When Trump is confronted by his advisers with “NATO facts” detailing how essential the alliance’s contributions is to America’s security (in Afghanistan, Syria, or in sub-Sahara against ISIS) all Trump sees are U.S. dollars flying out the door. Trump conjures up another of his alternative facts that there must be some sort of NATO club piggy bank that each member contributes to so that he can make a big withdrawal and wave a big check around as if he just won the Publisher’s Clearing House payoff.
It’s regrettable that one must have to come to the defense of NATO’s critical importance to American global security in this age of Trump. NATO is the anchor to check Russian expansionism in Eastern Europe, to combat radical Islamic terror, and the backbone of our global alliance structure—reaching all the way into Afghanistan and into sub-Saharan Africa. And at Brussels, leaders are planning to unveil an ambitious new plan to create two new military command structures which would enable NATO to deploy 30 battalions, 30 squadrons of planes and 30 ships—within 30 days—to address threats to the Alliance.
Unfortunately, I predict Trump has zero intention to emerge from the NATO summit healing the divisions and the acrimonious discord he orchestrated at the Quebec G7 meeting.
And how does all this NATO discord play in the hands of America’s adversaries? Mr. Putin is testing the Alliance daily. In Estonia (cyber-attacks), with Russian subs and planes violating NATO sea and airspace, with Putin’s grinding war in eastern Ukraine, and with meddling in the democratic elections of virtually every NATO member. A divided NATO is music to Putin’s ears.

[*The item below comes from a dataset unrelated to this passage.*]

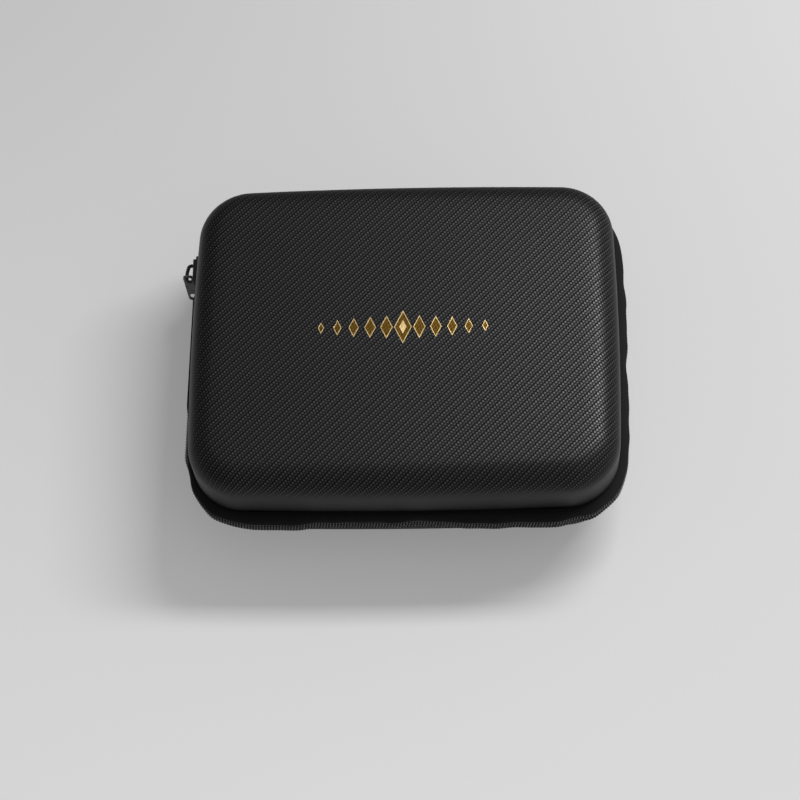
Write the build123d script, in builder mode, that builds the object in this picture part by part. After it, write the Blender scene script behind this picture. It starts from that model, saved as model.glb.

And where is the pushback from Republican members of Congress to Trump’s trans-Atlantic demolition derby? The very Republicans who have championed the importance of NATO to America’s security? Hiding their heads again. Are they going to be co-drivers to Trump against our allies and NATO and stand idly by?
It is one thing to withdraw from a non-binding Iran nuclear deal. It is entirely another to intentionally decay American constitutionally-binding treaty obligations. No Commander-in-Chief has that authority, not even you, Mr. Trump.